As adept as we might become at doing these things, we are slowly
losing our ability to be alone. Even those very long five-minute
walks from class to class must be filled with
“I-have-friends-I am-not-alone!” conversations. I see
people who hold their cell phones like security blankets, who check
their messages just to look like they’re doing something. But
face it, talking loudly on a cell phone about last night’s
party will not reinforce your popularity. And the people who use
those hands-free pieces look stupid, talking while staring into
space.
Now surprisingly, I too have a cell phone. But I hate having it
with me. I hate having it on. I almost never bring it with me to
school. Any time it rings, I cringe and feel a deep hatred for the
phone, whether or not I’m in a public place where others can
actually hear my “Brave Scotland” ring tone. And any
time someone else’s phone rings, I just want to scream.
I almost did two weeks ago, when I was in class and
someone’s cell phone rang. This class has 15 students and we
were all sitting around a table in a deep discussion. And then a
cell phone rang. Then the girl had the nerve to pick it up!

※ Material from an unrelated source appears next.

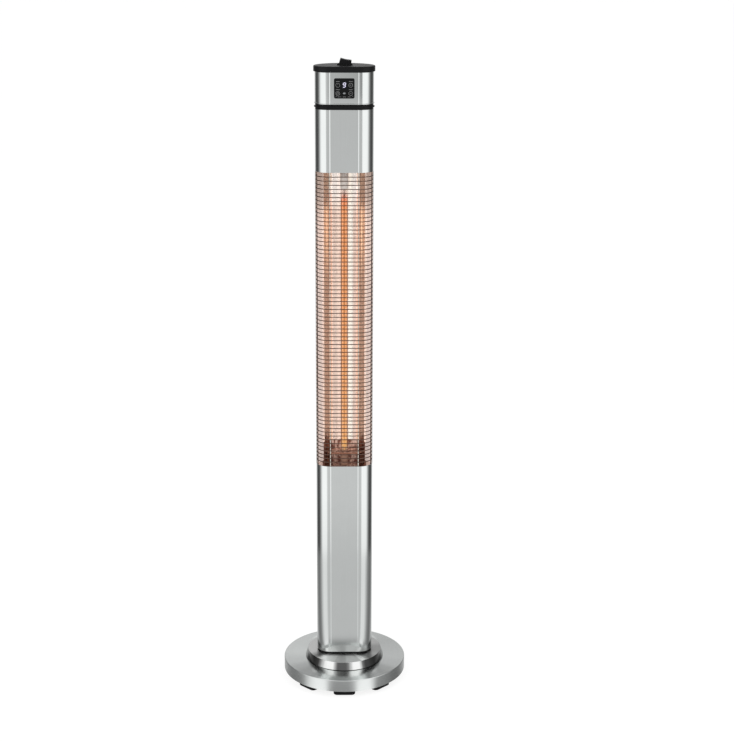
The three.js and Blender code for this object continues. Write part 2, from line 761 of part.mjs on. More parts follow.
function makeReflector() {
  const trough = outline(troughPoints(reflectorSheet));
  add('reflector', prism(trough, bracketTop + seatGap, upperDeckBottom - seatGap), brightAluminium);

  const shelfBottom = lowerDeckTop + lowerShelfHeight;
  const shelfBack = reflectorBackY - bracketSheet / 2;
  const shelfFront = lampY - capRadius - 4;
  const [flat, wing] = [reflectorFlat / 2 - bracketSheet / 2, reflectorWidth / 2 - bracketSheet];
  const shelf = [
    [-flat, shelfFront], [flat, shelfFront], [wing, reflectorFront + bracketSheet / 2],
    [flat, shelfBack], [-flat, shelfBack], [-wing, reflectorFront + bracketSheet / 2],
  ].map(([x, y]) => new THREE.Vector2(x, y));
  const capHole = circlePoints(0, lampY, capRadius + seatGap, 16);
  const bracket = join([
    prism(outline(troughPoints(bracketSheet)), lowerDeckTop + seatGap, bracketTop),
    prism(outline(shelf, [capHole]), shelfBottom, shelfBottom + 2 * bracketSheet),
  ]);
  add('lamp_bracket_lower', bracket, darkSteel);

  const holder = outline(circlePoints(0, lampY, holderRadius, 16), [capHole]);
  const holderBottom = upperDeckTop + seatGap;
  add('lamp_holder_upper', prism(holder, holderBottom, holderBottom + holderThickness), ceramic);
}

// A ceramic cap with a socket for the lamp's end; the socket opens upwards.
function lampCap(length) {
  const socketRadius = lampRadius + seatGap;
  return turned([
    [0, 0], [capRadius - 1, 0], [capRadius, 1], [capRadius, length], [socketRadius, length],
    [socketRadius, length - capSocket], [0, length - capSocket],
  ], 16);
}

function makeLamp() {
  const lowerCapBottom = lowerDeckBottom + lowerCapLift;
  const lowerFloor = lowerCapBottom + lowerCapLength - capSocket;
  const upperCapTop = upperDeckBottom + upperCapRise;
  const upperFloor = upperCapTop - upperCapLength + capSocket;
  add('lamp_cap_lower', lampCap(lowerCapLength).translate(0, lampY, lowerCapBottom), ceramic);
  add('lamp_cap_upper', lampCap(upperCapLength).rotateX(Math.PI).translate(0, lampY, upperCapTop), ceramic);

  const [tubeBottom, tubeTop] = [lowerFloor + seatGap, upperFloor - seatGap];
  const inside = circlePoints(0, lampY, lampRadius - lampWall, 18);
  const lampTube = outline(circlePoints(0, lampY, lampRadius, 18), [inside]);
  add('lamp_tube', prism(lampTube, tubeBottom, tubeTop), quartz);

  const coilBottom = tubeBottom + filamentLowerLeg;
  const coilTop = tubeTop - filamentUpperLeg;
  const stepsPerCurl = 8;
  const steps = filamentCurls * stepsPerCurl;
  const coil = [];
  for (let step = 0; step <= steps; step += 1) {
    const angle = 2 * Math.PI * step / stepsPerCurl;
    const z = coilBottom + (coilTop - coilBottom) * step / steps;
    const [x, y] = [filamentRadius * Math.cos(angle), filamentRadius * Math.sin(angle)];
    coil.push(new THREE.Vector3(x, lampY + y, z));
  }
  const lead = 2.5;
  const path = [
    new THREE.Vector3(0, lampY, tubeBottom), new THREE.Vector3(0, lampY, coilBottom - lead), ...coil,
    new THREE.Vector3(0, lampY, coilTop + lead), new THREE.Vector3(0, lampY, tubeTop),
  ];
  add('lamp_filament', wireAlong(path, filamentWire, 5), glowing);
  const curlGap = (coilTop - coilBottom) / filamentCurls - 2 * filamentWire;
  console.log(`lamp_filament: ${filamentCurls} curls, least gap ${leastGap(coil).toFixed(2)} mm, `
    + `along the axis ${curlGap.toFixed(2)} mm`);

  const tiltBoxTop = lowerTubeBottom + tiltHeight + tiltBoxLift + tiltBoxHeight;
  const lowerLead = [tiltBoxTop + seatGap, lowerCapBottom - seatGap];
  const powerBoardBottom = headBottom + headFloorThickness + pillarHeight + seatGap;
  const upperLead = [upperCapTop + seatGap, powerBoardBottom - seatGap];
  add('lamp_lead_lower', cylinder(0, lampY, leadRadius, ...lowerLead, 8), copperLead);
  add('lamp_lead_upper', cylinder(0, lampY, leadRadius, ...upperLead, 8), copperLead);
}

// The least gap of the coil to itself, between points more than half a curl apart.
function leastGap(coil) {
  let least = Infinity;
  for (let i = 0; i < coil.length; i += 1) {
    for (let j = i + 5; j < Math.min(coil.length, i + 20); j += 1) {
      least = Math.min(least, coil[i].distanceTo(coil[j]) - 2 * filamentWire);
    }
  }
  return least;
}

// ---- Head: joint ring, floor, shell and lid -----------------------------------------------
const panelBottom = headBottom + panelLift;
const panelZ = panelBottom + panelHeight / 2;
const powerBoardZ = headBottom + headFloorThickness + pillarHeight + seatGap;

function makeHead() {
  const hole = towerPoints(ringInset + ringWall);
  const ring = join([
    prism(towerOutline(ringInset, [hole]), jointRingBottom, jointRingTop),
    prism(towerOutline(insideInset, [hole]), jointRingBottom - ringNeck, jointRingBottom + 1),
    prism(towerOutline(-ringLip, [hole]), jointRingBottom + ringLipLift,
      jointRingBottom + ringLipLift + ringLipThickness),
  ]);
  add('joint_ring', ring, satinBlack);

  const floorTop = headBottom + headFloorThickness;
  const floorHoles = [
    circlePoints(0, loomY, loomRadius + seatGap), circlePoints(0, lampY, leadRadius + seatGap),
  ];
  const pillarBackY = backAt(pillarX + pillarRadius, powerBoardInset) - pillarRadius;
  const pillars = [-1, 1].flatMap((sign) => [powerBoardFront + pillarMargin, pillarBackY].map((y) => (
    cylinder(sign * pillarX, y, pillarRadius, floorTop - 1, floorTop + pillarHeight, 8)
  )));
  const floor = prism(towerOutline(insideInset, floorHoles), headBottom, floorTop);
  add('head_floor', join([floor, ...pillars]), zincPlate);

  const inside = towerPoints(tubeSheet);
  const shell = join([
    prism(towerOutline(0, [inside]), headBottom, headTop),
    prism(towerOutline(-headFlange, [inside]), headBottom, headBottom + headFlangeHeight),
  ]);
  const openingX = panelWidth / 2 - panelBackInset + seatGap;
  const openingZ = panelHeight / 2 - panelBackInset + seatGap;
  const opening = frontPrism(outline(roundedPoints(openingX, openingZ, panelCorner, 3, 0, panelZ)),
    -towerDepth / 2 - 2, -towerDepth / 2 + tubeSheet + 2);
  add('head_shell', cut(shell, [opening]), stainless);

  const lidBody = towerLoft([
    [-lidOverhang + 0.4, lidBottom], [-lidOverhang, lidBottom + 0.6], [-lidOverhang, lidTop - lidEdge],
    [-lidOverhang + lidEdge * 0.35, lidTop - lidEdge * 0.35], [-lidOverhang + lidEdge, lidTop],
  ]);
  const skirtHole = towerPoints(insideInset + lidSkirtWall);
  const lidShell = cut(lidBody, [prism(outline(skirtHole), lidBottom - 1, lidTop - lidWall)]);
  const skirt = prism(towerOutline(insideInset, [skirtHole]), lidBottom - lidSkirt, lidBottom + 1);
  const openX = rockerLength / 2 + rockerEndGap + housingWall + seatGap;
  const openY = rockerWidth / 2 + rockerSideGap + housingWall + seatGap;
  const rockerOpening = block(rockerX - openX, rockerX + openX, -openY, openY, lidBottom - 1, lidTop + 1);
  add('lid', cut(join([lidShell, skirt]), [rockerOpening]), satinBlack);
}

// ---- Control panel: fascia, buttons, display window, lens and both boards ------------------
const shellFront = -towerDepth / 2;
const panelFront = shellFront - panelProud - seatGap;
const plugBack = shellFront + panelPlugDepth;
const buttonPlaces = [
  ['button_power', -1, upperButtonLift], ['button_up', 1, upperButtonLift],
  ['button_timer', -1, lowerButtonLift], ['button_down', 1, lowerButtonLift],
].map(([name, side, lift]) => [name, side * buttonSpacing / 2, panelBottom + lift]);
const postPlaces = [-1, 1].flatMap((x) => [-1, 1].map((z) => [
  x * postSpacingX / 2, panelZ + z * postSpacingZ / 2,
]));
const displayZ = panelBottom + upperButtonLift;
const lensZ = panelBottom + lowerButtonLift;

function makePanel() {
  const holes = [
    ...buttonPlaces.map(([, x, z]) => circlePoints(x, z, buttonRadius + seatGap, 14)),
    roundedPoints(displayWidth / 2 + seatGap, displayHeight / 2 + seatGap, 1, 2, 0, displayZ),
    roundedPoints(lensWidth / 2 + seatGap, lensHeight / 2 + seatGap, lensHeight / 2, 3, 0, lensZ),
  ];
  const plate = outline(roundedPoints(panelWidth / 2, panelHeight / 2, panelCorner, 4, 0, panelZ), holes);
  const plugX = panelWidth / 2 - panelBackInset;
  const plugZ = panelHeight / 2 - panelBackInset;
  const plug = outline(roundedPoints(plugX, plugZ, panelCorner, 3, 0, panelZ), holes);
  const stemBack = plugBack + seatGap + buttonFlangeThickness;
  const keyFront = stemBack + pressGap;
  const boardFront = keyFront + keyHeight;
  const posts = postPlaces.map(([x, z]) => frontPrism(
    outline(circlePoints(x, z, postRadius, 8)), plugBack - 1, boardFront - seatGap,
  ));
  const fascia = join([
    frontPrism(plate, panelFront, shellFront - seatGap),
    frontPrism(plug, panelFront + 0.5, plugBack),
    ...posts,
  ]);
  add('control_fascia', fascia, glossBlack);

  buttonPlaces.forEach(([name, x, z]) => {
    const cap = frontPrism(outline(circlePoints(x, z, buttonRadius, 14)), panelFront - buttonProud,
      plugBack + seatGap + buttonFlangeThickness / 2);
    const flange = frontPrism(outline(circlePoints(x, z, buttonFlange)), plugBack + seatGap, stemBack);
    add(name, join([cap, flange]), glossBlack);
  });
  const window = roundedPoints(displayWidth / 2, displayHeight / 2, 1, 2, 0, displayZ);
  add('display_window', frontPrism(outline(window), panelFront, plugBack), smokedPlastic);
  const lens = roundedPoints(lensWidth / 2, lensHeight / 2, lensHeight / 2 - 0.05, 3, 0, lensZ);
  add('receiver_lens', frontPrism(outline(lens), panelFront - buttonProud, plugBack), smokedPlastic);

  const keys = buttonPlaces.map(([, x, z]) => block(
    x - keySize / 2, x + keySize / 2, keyFront, boardFront + 0.5, z - keySize / 2, z + keySize / 2,
  ));
  const digitBlock = block(-displayWidth / 2, displayWidth / 2, plugBack + seatGap, boardFront + 0.5,
    displayZ - displayHeight / 2, displayZ + displayHeight / 2);
  const receiver = block(-lensWidth / 2, lensWidth / 2, plugBack + seatGap, boardFront + 0.5,
    lensZ - lensHeight, lensZ + lensHeight);
  const [boardX, boardZ] = [controlBoardWidth / 2, controlBoardHeight / 2];
  const board = block(-boardX, boardX, boardFront, boardFront + boardThickness,
    panelZ - boardZ, panelZ + boardZ);
  add('control_board', join([board, digitBlock, receiver, ...keys]), boardGreen);
}

function makePowerBoard() {
  const boardTop = powerBoardZ + boardThickness;
  const board = prism(towerOutline(powerBoardInset, [circlePoints(0, loomY, loomRadius + seatGap)]),
    powerBoardZ, boardTop);
  const front = block(-towerWidth, towerWidth, -towerDepth, powerBoardFront, powerBoardZ - 1, boardTop + 1);
  add('power_board', cut(board, [front]), boardGreen);
  const seat = boardTop + seatGap;
  const terminals = block(-terminalWidth / 2, terminalWidth / 2, loomY - terminalDepth / 2,
    loomY + terminalDepth / 2, seat, seat + terminalHeight);
  add('terminal_block', terminals, ceramic);
  const relay = block(relayX - relayWidth / 2, relayX + relayWidth / 2, -relayDepth / 2, relayDepth / 2,
    seat, seat + relayHeight);
  add('power_relay', relay, greyPlastic);
}

// ---- Rocker switch on the lid -------------------------------------------------------------
function makeRocker() {
  const pinZ = lidTop - rockerPinDepth;
  const [cavityX, cavityY] = [rockerLength / 2 + rockerEndGap, rockerWidth / 2 + rockerSideGap];
  const [wallX, wallY] = [cavityX + housingWall, cavityY + housingWall];
  const bezelBottom = lidTop + seatGap;
  const bezel = outline(roundedPoints(wallX + bezelWidth, wallY + bezelWidth, 1.5, 3, rockerX, 0));
  const pinHole = frontPrism(outline(circlePoints(rockerX, pinZ, rockerPinRadius + seatGap, 12)),
    -wallY - 1, wallY + 1);
  const housing = cut(join([
    prism(bezel, bezelBottom, bezelBottom + bezelHeight),
    block(rockerX - wallX, rockerX + wallX, -wallY, wallY, lidTop - housingDepth, bezelBottom + 0.5),
  ]), [
    block(rockerX - cavityX, rockerX + cavityX, -cavityY, cavityY, lidTop - housingCavity, lidTop + 10),
    pinHole,
  ]);
  add('rocker_housing', housing, satinBlack);

  const pin = frontPrism(outline(circlePoints(rockerX, pinZ, rockerPinRadius, 12)), -wallY, wallY);
  add('rocker_pin', pin, zincPlate);

  const half = rockerLength / 2;
  const profile = [
    [-half, -rockerBottom], [half, -rockerBottom], [half, rockerTop - 1], [half - 1, rockerTop],
    [0, rockerTop - rockerDish], [-half + 1, rockerTop], [-half, rockerTop - 1],
  ].map(([x, z]) => new THREE.Vector2(x, z));
  const hole = circlePoints(0, 0, rockerPinRadius + seatGap, 12);
  const rocker = frontPrism(outline(profile, [hole]), -rockerWidth / 2, rockerWidth / 2);
  rocker.rotateY(THREE.MathUtils.degToRad(rockerTilt)).translate(rockerX, 0, pinZ);
  add('rocker', rocker, satinBlack);
}

makeBase();
makePost();
makeWiring();
makeTiltSwitch();
makeCage();
makeReflector();
makeLamp();
makeHead();
makePanel();
makePowerBoard();
makeRocker();

export default tower;
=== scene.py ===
# Infrared patio heater tower: a steel post on a round spun base, a wire cage over a glowing lamp
# and its reflector, and a control head. Metres, +Z up, the front faces -Y.

import math

import bmesh
import bpy
from mathutils import Matrix, Vector


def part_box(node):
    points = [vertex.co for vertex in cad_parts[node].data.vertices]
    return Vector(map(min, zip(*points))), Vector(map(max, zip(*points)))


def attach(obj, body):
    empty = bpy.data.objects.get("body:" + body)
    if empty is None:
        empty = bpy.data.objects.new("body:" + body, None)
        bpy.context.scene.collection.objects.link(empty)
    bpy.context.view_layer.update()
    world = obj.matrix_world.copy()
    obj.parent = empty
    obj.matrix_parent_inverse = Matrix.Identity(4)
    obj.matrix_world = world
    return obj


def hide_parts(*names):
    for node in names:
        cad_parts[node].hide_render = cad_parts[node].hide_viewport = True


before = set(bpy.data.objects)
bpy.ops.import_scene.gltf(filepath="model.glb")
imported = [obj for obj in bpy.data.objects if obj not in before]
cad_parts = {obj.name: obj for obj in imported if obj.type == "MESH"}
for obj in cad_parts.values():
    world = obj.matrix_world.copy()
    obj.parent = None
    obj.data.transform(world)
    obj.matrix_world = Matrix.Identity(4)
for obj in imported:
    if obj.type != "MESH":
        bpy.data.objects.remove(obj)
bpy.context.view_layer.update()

mm = 0.001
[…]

I’d never seen this before and couldn’t believe I was
seeing it then. This girl … she bent down over her backpack and
picked her phone up and answered it.
“Hello?”
Then she started having a conversation as if it were just
totally fine. I was utterly stupefied. So was the professor. Is
this not the epitome of rudeness? I suppose this should not be
especially shocking since I have recently established that every
day, in every lecture, at least two cell phones will ring. At
least.
What’s worse is when people don’t pick up their
phones in class. I don’t know if they just can’t find
their phone or if they don’t know it’s theirs or if
they’re just frozen, hoping if they don’t answer it,
nobody will know it’s theirs and the ringing will just go
away.
You’d think by this time in the school year, this long
after the invention of the cell phone, people would learn to turn
off their phones. But cultural lag dictates that we invent the cell
phone first and then sit around and wait for manners to catch up.
It’s a shame our lecture halls can’t be like Ackerman,
built inside thick slabs of reception-free concrete, but so be
it.
In the meantime let’s just be really cool and uncouth and
marry our cell phones.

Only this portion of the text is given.